3. Lack of skilled manpower. Oil and gas exploration and drilling is a specialized skills set that requires highly trained engineers and technicians in addition to specialist supply chain and operational staff. These take years to train and orient.
4. Another challenge is infrastructure, as this oil and gas is being drilled offshore and in remote onshore sites, the closest major towns are ill equipped to process this bounty. In the next few years we should expect more refineries, pipelines and Liquefied Natural Gas(LNG) plants to convert natural gas into liquid form so as to transport it to markets overseas in large sea bound tankers. We should also see gas powered plants that burn the gas to produce electricity in eastern and southern African countries. This will necessitate the laying of gas pipelines to transport this product cheaply. The South African market is ripe for gas powered plants because it currently relies 88% on dirty coal fired plants that are heavy polluters. Natural gas is said to be more environmentally friendly. Airports and sea ports will also be required to transport personnel, equipment and supplies that are required in the development of oil and gas fields.

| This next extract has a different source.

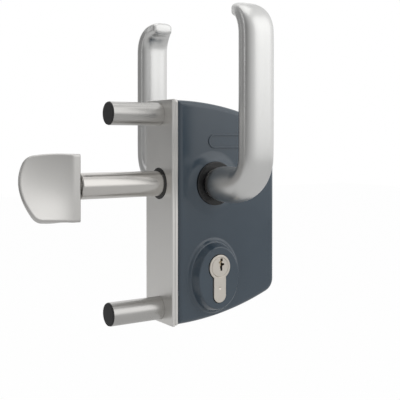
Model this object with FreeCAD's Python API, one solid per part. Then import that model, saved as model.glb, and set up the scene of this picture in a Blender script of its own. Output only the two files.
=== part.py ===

Because of the discoveries of natural gas to the South of Kenya, the Government of Kenya has been issuing exploration blocks at break neck speed since late 2011. In the past one week Kenya has issued 7 of the 12 remaining exploration blocks available. With ENI of Italy signing on 3 blocks and the four other blocks going to Total, ERHC Energy, Rift Energy and Pacific Seaboard Investments. Of the remaining 5 blocks Statoil and a Qatar based company are in negotiations with the government.
This has led the Somalia Transitional Government (STG) to protest as some of the off shore blocks that were allocated are in disputed territorial waters between Kenya and Somalia. According to the Kenyan Government the convention of boundaries in international water is due East from the point of the on land boundary, this is the agreed convention that governs the offshore boundaries on the eastern Africa coast. However, the STG claims that the border should be perpendicular to the coastline therefore precipitating the dispute.
Disputes related to oil and gas in the Sudan’s has led to armed confrontations between the north and southern neighbors, that has led to a shutdown of the flow oil from the oil wells in the border region of Heglig (South Kordofan state). This resulted in the drying up of the South’s oil revenue that was 96% of its budget. It has since negotiated with Kenya to build an alternative pipeline through Kenya to the port town of Lamu to export its crude oil.
The North has fared slightly better with a reduced capacity of 115,000 bpd. In a bid to increase revenue Sudan(North) has signed oil E&P sharing deals with foreign companies for 9 blocks worth US$ 1 billion, in the hope of bringing on-stream production worth a minimum of 65,000 bpd by end of 2012. This is to offset economic woes that were precipitated by the country loosing three quarters of its oil revenues when the South split from it in 2011.
In Uganda after the discovery of oil through the exploration initiatives of Tullow oil in the Lake Albert region. The country is set to start production of 2.4 billion barrels of crude at a cost of US$10 billion, albeit on a small scale to begin with, by 2014. This is after a protracted legal and policy battle between its government and Tullow Oil. An agreeable E&P production sharing agreement was finally reached in early 2012 that led to Farm out deal where Tullow sold part of its stake in the oil fields to China’s CNOOC and Total to enable the company obtain resources to produce crude while cashing in on its earlier exploration initiatives.
The Kenyan discovery in Turkana, Northern Kenya is still under validation after Tullow Oil stopped drilling at the Ngamia 1 well and is moving its rig to the Twiga 1 site in the same vicinity as it also prepares to drill in Ethiopia where it hopes to find more oil. The commercial viability of the Ngamia 1 find look promising according to Tullow’s website.
The drilling for oil the semi-autonomous region of Puntland in Somalia has been reported but the news on the on goings there are hard to come by, Africa Oil is the company drilling there.
The petro-dollar cheetah economies of Eastern Africa are on their starting blocks. If the challenges mentioned above are not adequately addressed, the resource curse, which has afflicted African countries in the west, is bound to ensue. We hope and pray for the best.